When I moved to Venice one year ago to make prints, one of my many fears was that any image of the city I created would only be dull and clumsy in comparison to the real thing. I couldn’t even fathom how to go about rendering its beauty on paper, and so for the first six or seven months I produced works that had nothing to do with Venice. When someone proposed that my prints didn’t show any of myself in them, nor any trace of where I was, I sulked, feeling misunderstood by others, and simultaneously doubting myself. However, it was a comment that has stayed with me ever since, and this project was a move both to work more loosely, helped by larger dimensions, and to finally make use of my environment. In March I began to look more closely at my surroundings, encouraged by a visitor whose acute observations always provoke reflection and inspiration.
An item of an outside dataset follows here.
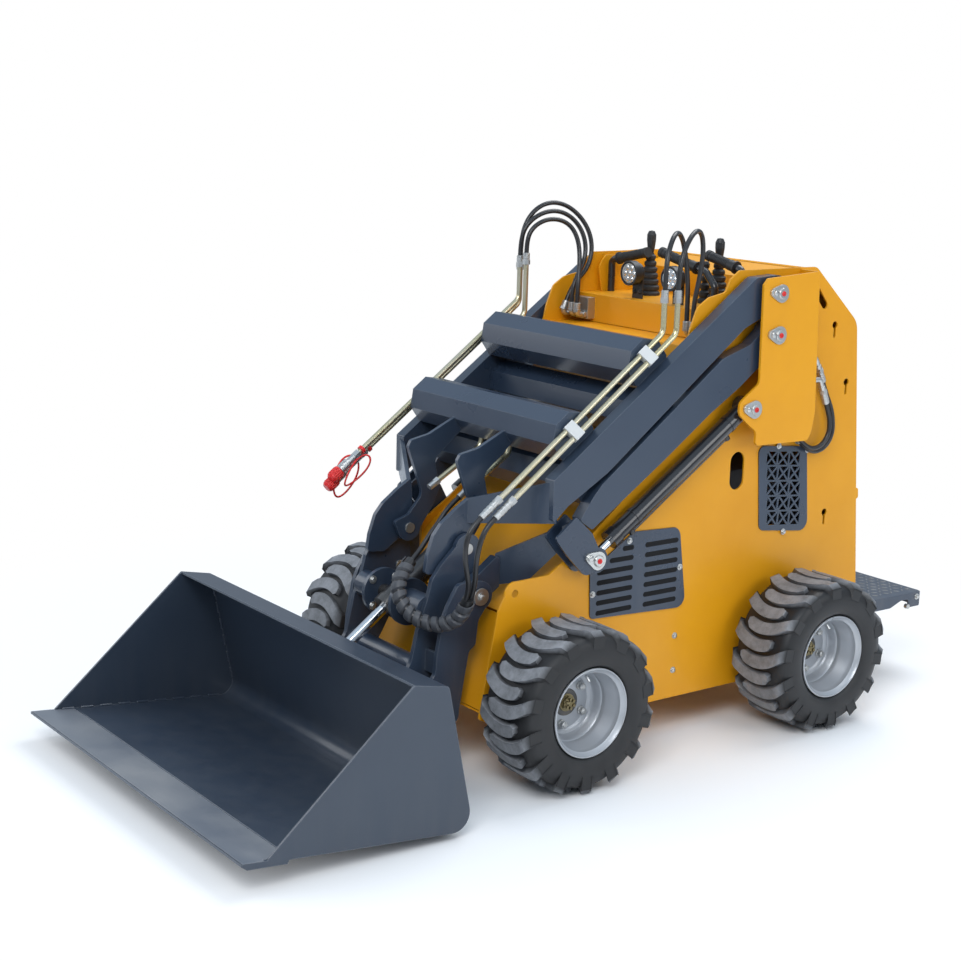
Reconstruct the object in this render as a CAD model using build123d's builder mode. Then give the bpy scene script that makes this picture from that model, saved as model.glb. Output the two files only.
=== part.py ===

By breaking down the whole, the panoramic views, and examining Venice from the water, that is, at eye level, I began to discover compositions of an endless wealth of materials, surfaces, and colors. The city suddenly became an enormous mosaic of textural details. The format of a book, in which the prints extend to the very edges of the pages, brings the works off the wall and into the viewer’s hands, in an effort to transform observer into participator. One’s experience with the prints in this context, as with the city from the canals, becomes more intimate and tactile.

The plates for all eight images were done on cardboard with some or all of the following materials: gesso, carborundum, coffee grounds, glue, shellac.